What about people who have already settled and entered in to a contract with HMRC? Even if the loan charge was now to die a death, have these taxpayers shot themselves in the foot? A failure to keep up payments under the contractual settlement would certainly be something HMRC could enforce.
Some of these people will also have spoken to the scheme Trustees and organised for loans to be ‘released’? They may have paid a fee to do so. What would the consequences be here if the loan charge, again, died a death?
What about people who have a settlement offer on their desk and are mulling it over or have just not got around to accepting it? Should they now wait until the review? However, what if the review does not report back until the end of March? HMRC have only said that they will only honour the settlement entered in to in the next tax year if the delay is ‘solely’ as a result of HMRC.
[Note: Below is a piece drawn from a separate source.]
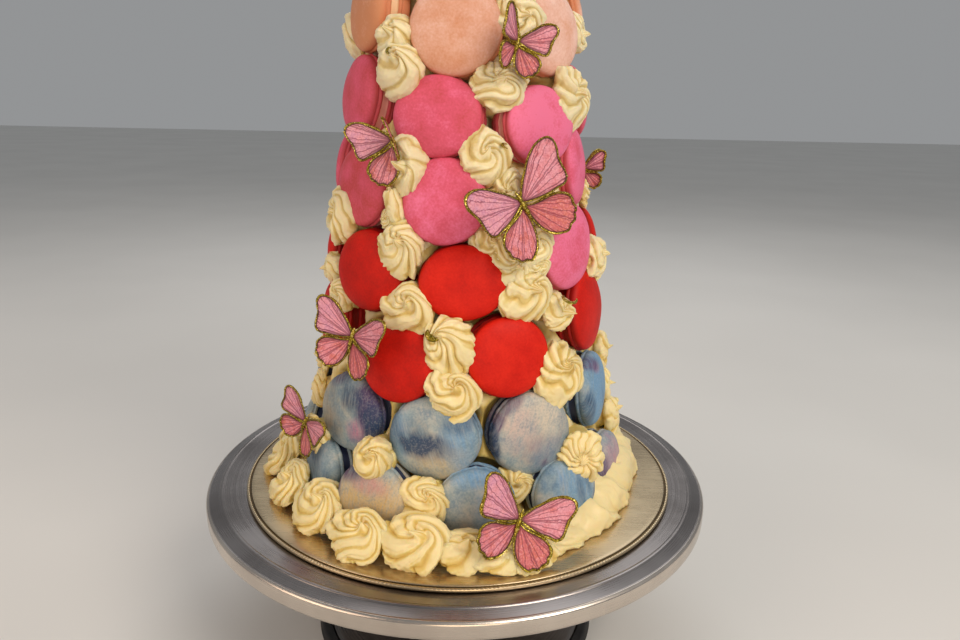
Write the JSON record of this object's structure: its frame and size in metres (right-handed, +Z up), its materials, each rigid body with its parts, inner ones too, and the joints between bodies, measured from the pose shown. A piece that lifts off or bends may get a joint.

At present, as with the Judicial Review referred to above, it seems that one still needs to take action before 6 April 2019. At the moment, waiting for the outcome of either the JR or the NC26 review is not an option.
This is why the Government should announce immediately that the loan charge should be delayed for at least 6 months pending the outcome of this review. Similarly, HMRC’s settlement opportunity should be extended as well.
What next for tax law-making?
Let us hope this represents the nadir of tax law-making.
Do not forget that this is an existing piece of legislation. It is not a consultation. It is not a piece of draft legislation. It has already received Royal Assent.
In terms of the Finance Bill, a small committee of MPs debate the new measures. It is clear from Hansard that these Schedules received little attention from the Committee (consisting of 19 members plus 2 chairs) after being sold to them by Mel Stride.
We have seen 114 support the EDM and NC26 passing without the loan charge receiving a flicker of support from anyone other than Stride.
With that in mind, what is Parliament’s intention in relation to the loan charge?